Излишне говорить, что новый «хозяин земли Русской», всякого рода нигилистов ненавидевший, «балаболкам» не доверявший, демократию не любивший, зато «пагубного влияния» болгарских либералов на российских вполне обоснованно опасавшийся, балканского коллегу выслушал с полным вниманием и задумки его одобрил, пообещав оказать любую необходимую помощь. Далее воодушевленный донельзя Баттенберг, возвращаясь домой, заехал сперва в Берлин к дядюшке Вильгельму, а затем — в Вену к дядюшке Францу Иосифу и в обеих столицах получил полное одобрение, с единственной просьбой сохранить согласие дядюшек в тайне.
Так и сталось. Сразу после возвращения князь приватно пообщался с десятком депутатов, которых ему в Вене, имевшей досье на всех, рекомендовали как «людей государственных, надежных и ответственных», и заручился их полной поддержкой, после чего «Български глас», главная газета консерваторов, и спонсируемые ими СМИ помельче начали раскрутку темы о неэффективности и безответственности «нервического курса» правящих либералов. Особенно они нажимали на то, что вот примерно такие же «умники» убили бесконечно чтимого всеми болгарами Царя-Освободителя, да и в Испании лютуют, и в Италии; дай им волю — отнимут у крестьян землю, а церкви превратят в конюшни. Ну и, конечно, не обошлось без едких наездов на «коррупционеров».

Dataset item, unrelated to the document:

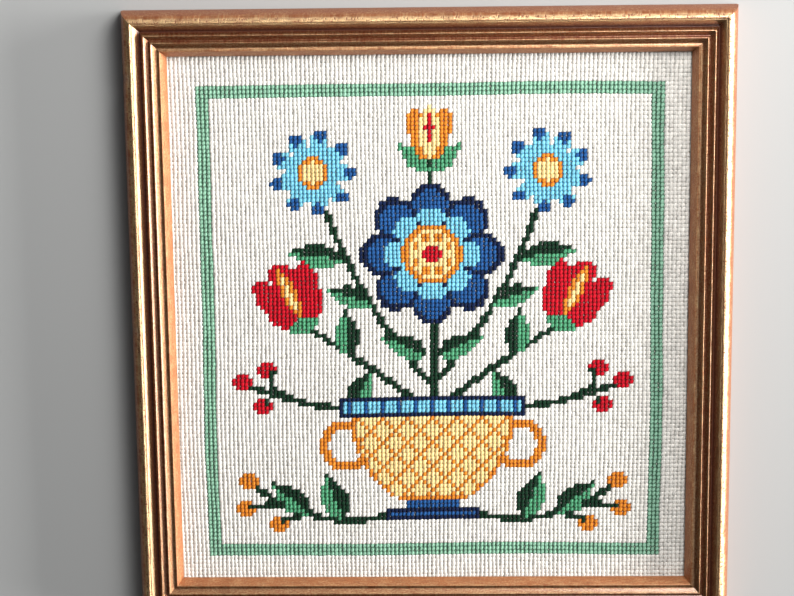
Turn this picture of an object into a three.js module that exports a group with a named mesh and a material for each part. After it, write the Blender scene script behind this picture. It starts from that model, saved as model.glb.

Пропаганда, проводимая напористо и талантливо, с участием опытных журналистов, приглашенных из Вены, очень быстро дала плоды. Люди читали о воровстве и взятках (в аппарате, сформированном по «политическому» принципу, такие явления, разумеется, уже имелись), о бюрократии и волоките (учитывая постоянные склоки министров, вполне естественных), о хроническом кризисе бюджета, о наплевательстве на Македонию, о намерении правительства повысить налоги — и возмущались. Доверие к властям в городах падало, а на селе, где политику не очень-то понимали, активничали «батьки», получившие указания от архиереев, в свою очередь получивших «рекомендации» от российского Синода. Так что никто особо не удивился, когда 27 апреля 1879 года в Софии расклеили княжеское обращение по поводу Конституции, «которая расстроила страну внутри и дискредитирует ее извне». Поскольку, как указывалось далее, «такой порядок вещей поколебал в народе веру в законность и правду, внушая ему опасение за будущее», князь «решился созвать в наикратчайший срок Народное собрание», добавив: «и возвратить ему вместе с короной управление судьбами болгарского народа, если Собрание не одобрит условий, которые я ему предложу для управления страной».